Stored entries:

══════════

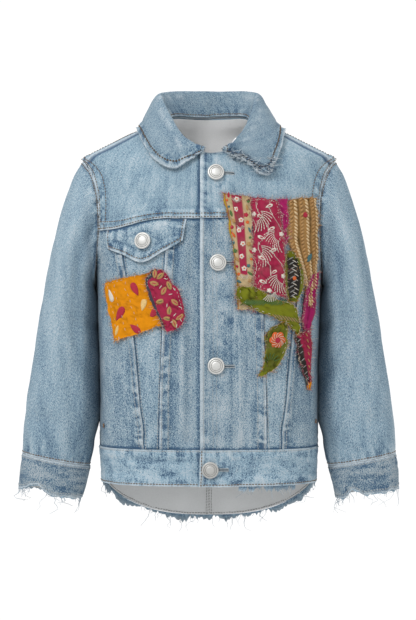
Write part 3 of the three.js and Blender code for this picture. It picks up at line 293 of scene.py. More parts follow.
# Rags: layer, then rows from the top down, each left x, left z, right x, right z
RAGS = {
    "patch_orange": (0, [
        (-106, -170.5, -55, -159.2), (-104, -186, -54, -177), (-100, -202, -51, -194), (-97.5, -217, -49, -206),
        (-94.6, -229.8, -48, -213.3),
    ]),
    "patch_leaf_print": (1, [
        (-57, -157.5, -47, -156.5), (-62.5, -167, -38.5, -166), (-59, -183, -29, -180), (-53, -198.5, -24.3, -199),
        (-47, -210.5, -26.5, -211.5), (-43, -217.5, -35, -218),
    ]),
    "patch_strip": (0, [
        (13.4, -80.6, 42, -83), (17.5, -97, 43, -105), (21, -119, 43.5, -128), (24.5, -145, 43.5, -150),
        (27, -168, 44.5, -174), (28.5, -196, 46, -198),
    ]),
    "patch_block_print": (0, [
        (42, -83, 70, -86), (43, -105, 72, -110), (43.5, -128, 75, -134), (43.5, -150, 76.5, -158),
        (44.5, -174, 77.7, -184),
    ]),
    "patch_pink_slip": (0, [
        (70, -86, 80, -85.5), (72, -110, 79, -110), (75, -133, 78.2, -130),
    ]),
    "patch_braid": (0, [
        (80.8, -85.5, 107.5, -82), (79.8, -110, 110, -101), (79.5, -130, 109.5, -125), (87, -150, 108.5, -150),
        (95, -172, 106.5, -170), (99, -193, 104.5, -193),
    ]),
    "patch_dark_leaf": (1, [
        (79.5, -138, 84, -138.5), (75.5, -150, 91, -152), (75, -165, 93, -166), (76, -180, 91, -180),
        (80, -190, 86, -190),
    ]),
    "patch_green_leaf": (1, [
        (29, -175, 48, -174.5), (27, -184, 63, -184), (36, -193, 84, -192.5), (56, -201, 88, -204),
        (73, -208, 89.5, -214), (82, -216.5, 88.5, -222),
    ]),
    "patch_pink_ribbon": (1, [
        (102.5, -160.5, 109.5, -160), (99, -170, 108, -170), (96.5, -182, 106, -182), (93.5, -196, 104.5, -199),
        (92.5, -218, 98, -219),
    ]),
    "patch_hanging_leaf": (0, [
        (71, -209, 77, -210), (60.5, -218, 78.5, -222), (56.2, -228, 77.5, -234), (56.5, -242, 74, -245),
        (54.5, -255, 65, -258), (50.5, -262.5, 54, -263.5),
    ]),
    "patch_hanging_tail": (0, [
        (85.5, -226, 101, -216), (88, -238, 103, -233), (93, -256, 102.5, -252), (98, -271, 103.5, -266),
        (101, -279, 103, -279.5),
    ]),
}

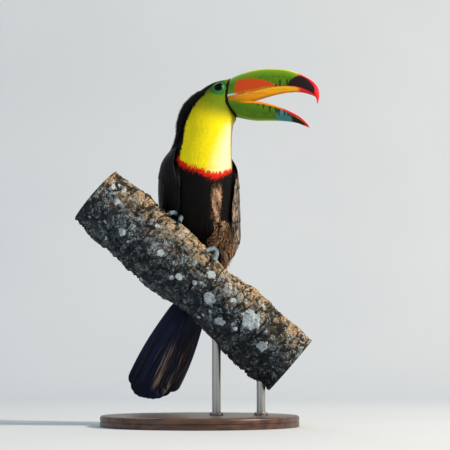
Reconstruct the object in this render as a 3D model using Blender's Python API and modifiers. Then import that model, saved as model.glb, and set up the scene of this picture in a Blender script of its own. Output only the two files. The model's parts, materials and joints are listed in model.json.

══════════

Your objective >> Repeat the material in full, exactly as it stands.

Output below >>
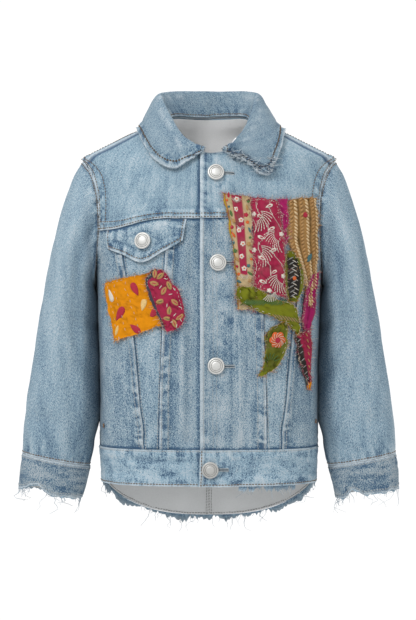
Write part 3 of the three.js and Blender code for this picture. It picks up at line 293 of scene.py. More parts follow.
# Rags: layer, then rows from the top down, each left x, left z, right x, right z
RAGS = {
    "patch_orange": (0, [
        (-106, -170.5, -55, -159.2), (-104, -186, -54, -177), (-100, -202, -51, -194), (-97.5, -217, -49, -206),
        (-94.6, -229.8, -48, -213.3),
    ]),
    "patch_leaf_print": (1, [
        (-57, -157.5, -47, -156.5), (-62.5, -167, -38.5, -166), (-59, -183, -29, -180), (-53, -198.5, -24.3, -199),
        (-47, -210.5, -26.5, -211.5), (-43, -217.5, -35, -218),
    ]),
    "patch_strip": (0, [
        (13.4, -80.6, 42, -83), (17.5, -97, 43, -105), (21, -119, 43.5, -128), (24.5, -145, 43.5, -150),
        (27, -168, 44.5, -174), (28.5, -196, 46, -198),
    ]),
    "patch_block_print": (0, [
        (42, -83, 70, -86), (43, -105, 72, -110), (43.5, -128, 75, -134), (43.5, -150, 76.5, -158),
        (44.5, -174, 77.7, -184),
    ]),
    "patch_pink_slip": (0, [
        (70, -86, 80, -85.5), (72, -110, 79, -110), (75, -133, 78.2, -130),
    ]),
    "patch_braid": (0, [
        (80.8, -85.5, 107.5, -82), (79.8, -110, 110, -101), (79.5, -130, 109.5, -125), (87, -150, 108.5, -150),
        (95, -172, 106.5, -170), (99, -193, 104.5, -193),
    ]),
    "patch_dark_leaf": (1, [
        (79.5, -138, 84, -138.5), (75.5, -150, 91, -152), (75, -165, 93, -166), (76, -180, 91, -180),
        (80, -190, 86, -190),
    ]),
    "patch_green_leaf": (1, [
        (29, -175, 48, -174.5), (27, -184, 63, -184), (36, -193, 84, -192.5), (56, -201, 88, -204),
        (73, -208, 89.5, -214), (82, -216.5, 88.5, -222),
    ]),
    "patch_pink_ribbon": (1, [
        (102.5, -160.5, 109.5, -160), (99, -170, 108, -170), (96.5, -182, 106, -182), (93.5, -196, 104.5, -199),
        (92.5, -218, 98, -219),
    ]),
    "patch_hanging_leaf": (0, [
        (71, -209, 77, -210), (60.5, -218, 78.5, -222), (56.2, -228, 77.5, -234), (56.5, -242, 74, -245),
        (54.5, -255, 65, -258), (50.5, -262.5, 54, -263.5),
    ]),
    "patch_hanging_tail": (0, [
        (85.5, -226, 101, -216), (88, -238, 103, -233), (93, -256, 102.5, -252), (98, -271, 103.5, -266),
        (101, -279, 103, -279.5),
    ]),
}

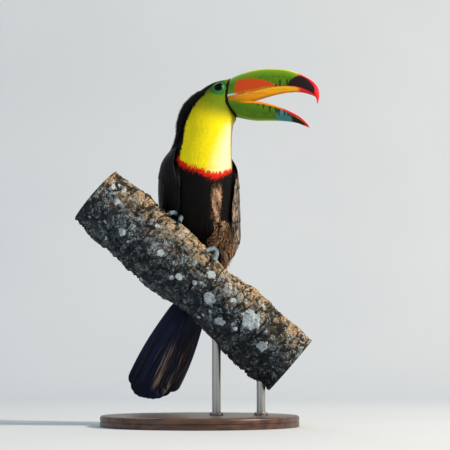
Reconstruct the object in this render as a 3D model using Blender's Python API and modifiers. Then import that model, saved as model.glb, and set up the scene of this picture in a Blender script of its own. Output only the two files. The model's parts, materials and joints are listed in model.json.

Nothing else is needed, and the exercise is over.